3. 3rd Party Tracking Tools

Main Function: Provide additional data for certain areas of your site to help scale and optimize your overall marketing efforts. For example, if you’re struggling with user engagement, you can install a heat map tool.

Person Responsible: Chief Marketing Officer, Marketing Manager

Additional tracking tools such as heatmaps and user recordings can be very useful in understanding what is happening with user traffic on your site. Your team may be wondering why a marketing campaign is driving so much traffic but users aren’t buying, or why users are adding to cart but not completing checkout. These additional tracking tools help you “look over the shoulder” of a user to see what they’re clicking on and where they get stuck.

Remember, the success of your marketing is a team effort. Ads, email marketing, organic components, your website, and other factors all play a role in getting the site visitor through checkout. Extra tracking tools can give visibility into all these areas and that can be very helpful to give indications of how well your site is actually converting customers.

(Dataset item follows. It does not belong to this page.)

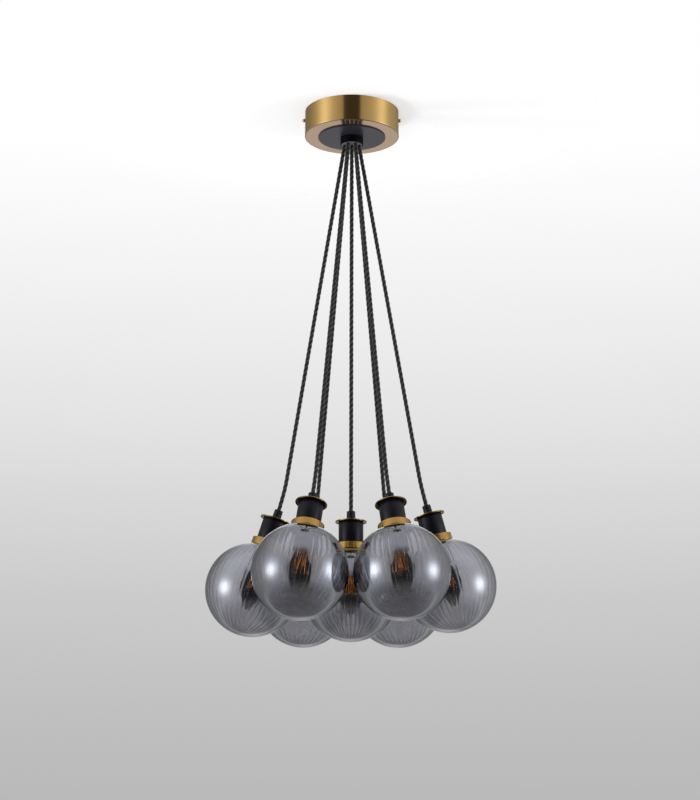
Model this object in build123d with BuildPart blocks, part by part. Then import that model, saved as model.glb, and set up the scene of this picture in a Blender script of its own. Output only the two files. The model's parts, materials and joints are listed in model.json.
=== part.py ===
"""Cluster pendant: seven globe lights on cords from one round ceiling canopy.

Millimetres. The origin is the centre of the ceiling plane, +Z points up into the
ceiling, and -Y is the front. Every drop has its own axis, and the heights in a drop
are measured up that axis from the centre of its globe.
"""

import os
from math import cos, pi, radians, sin, sqrt, tan

from build123d import *

# ---------------------------------------------------------------- canopy
canopy_radius = 78.5
canopy_height = 44.0
canopy_wall = 1.2
canopy_edge_radius = 1.5
cover_radius = 56.0
cover_thickness = 2.0
cover_edge = 0.6

# ---------------------------------------------------------------- ceiling bracket
strap_width = 20.0
strap_thickness = 1.5
ear_length = 22.0
ear_clearance = 0.3
ceiling_hole_spacing = 90.0
ceiling_hole_radius = 2.75

# ---------------------------------------------------------------- side screws
screw_drop = 14.0
screw_radius = 1.95
screw_hole_clearance = 0.25
cut_past_wall = 1.0
screw_thread_clearance = 0.1
screw_head_radius = 3.25
screw_head_stand_off = 0.9
screw_past_ear = 4.0

# ---------------------------------------------------------------- cord outlet
collar_radius = 19.0
collar_height = 12.5
collar_bore_wall = 1.5
stem_radius = 17.6
stem_wall = 1.6
stem_above_nut = 2.0
stem_hole_clearance = 0.3
bush_height = 8.0
bush_clearance = 0.1
nut_thickness = 5.0
nut_radius = 24.0
thread_clearance = 0.05

# ---------------------------------------------------------------- inside the canopy
clamp_thickness = 6.0
block_radius = 20.0
block_top = 12.0
block_thickness = 12.0
block_socket_depth = 4.0
post_radius = 4.0
stud_radius = 2.0
stud_depth = 5.0
stud_clearance = 0.1

# ---------------------------------------------------------------- cords
cord_radius = 3.0
outlet_circle = 12.0
outlet_clearance = 0.3
mouth_flare = 1.2
grip_clearance = 0.05
bend_above_gland = 26.0
arc_share = 0.45

# ---------------------------------------------------------------- globes
globe_radius = 75.0
globe_wall = 2.0
globe_spacing = 5.6
neck_radius = 23.5
neck_wall = 2.5
outer_hang = 805.3
centre_hang = 816.6
lean = 16.0

# ---------------------------------------------------------------- globe ring
ring_radius = 26.0
ring_height = 10.7
ring_web = 1.8
ring_bead = 0.5
ring_bead_height = 1.6
ring_fit = 0.3
ring_over_glass = 0.2

# ---------------------------------------------------------------- lampholder
sleeve_radius = 19.75
sleeve_length = 35.8
sleeve_wall = 1.2
sleeve_cap = 2.0
core_radius = 17.5
core_clearance = 0.15
core_bottom = 36.0
core_below_cord = 5.0
socket_depth = 25.0
socket_clearance = 0.4
shade_ring_height = 3.0
shade_ring_gap = 0.4

# ---------------------------------------------------------------- flange and gland
flange_radius = 25.0
flange_thickness = 1.2
flange_rim = 1.0
gland_radius = 7.0
gland_height = 16.0
gland_cap_radius = 6.3
gland_cap_height = 6.0
gland_groove = 0.8
gland_chamfer = 0.9
gland_stem_radius = 4.9
gland_stem_clearance = 0.3
gland_stem_past_nut = 2.0
locknut_radius = 8.5
locknut_thickness = 3.0
locknut_gap = 0.1
cord_past_stem = 1.5

# ---------------------------------------------------------------- bulb
bulb_radius = 17.5
bulb_length = 70.0
bulb_belly = 30.0
bulb_neck_radius = 9.5
bulb_tip_radius = 3.0
bulb_wall = 0.8
bulb_cement = 0.05
cap_radius = 7.0
cap_length = 22.0
contact_radius = 2.5
contact_height = 2.0
filament_stem = 14.0
filament_stem_radius = 2.2
filament_rod_radius = 0.6
filament_rod_circle = 5.0
filament_length = 34.0
filament_plate = 0.8

# ---------------------------------------------------------------- drops
left_hangs_lower = 3.7
right_hangs_higher = 3.3
left_leans_more = 1.6
right_leans_less = 0.6

# name: (degrees round from the front, hangs lower by, leans more by)
drops = {
    "centre": (0.0, 0.0, 0.0),
    "front_left": (-30.0, 0.0, 0.0),
    "front_right": (30.0, 0.0, 0.0),
    "left": (-90.0, left_hangs_lower, left_leans_more),
    "right": (90.0, -right_hangs_higher, -right_leans_less),
    "back_left": (-150.0, 0.0, 0.0),
    "back_right": (150.0, 0.0, 0.0),
}

# ---------------------------------------------------------------- worked out heights
cover_top = -canopy_height
collar_top = cover_top - cover_thickness
outlet_level = collar_top - collar_height
canopy_floor = cover_top + canopy_wall
nut_top = canopy_floor + nut_thickness
stem_top = nut_top + stem_above_nut
block_bottom = -block_top - block_thickness
cord_tail_bottom = outlet_level + cord_radius + outlet_clearance
cord_tail_top = block_bottom + block_socket_depth
stem_bore = stem_radius - stem_wall
collar_bore = collar_radius - collar_bore_wall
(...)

If you’re not sure which tools to use, reach out to us and we can recommend some that could be helpful for your business.

Start Tracking Today

If you’re not sure if you have proper tracking installed for your marketing platforms, or if you just never take the time to dig into them, now is the time. It’s often overlooked, but the ability to read data and use it to inform your business decisions is the only way ecommerce businesses can achieve consistent, predictable growth year after year.

Think of it as your company’s eyes. On the body, the eyes are a very small part of the entire system, but essential for moving and acting with clarity and focus. This is exactly what tracking does for your business. It’s worth taking the time to get it right.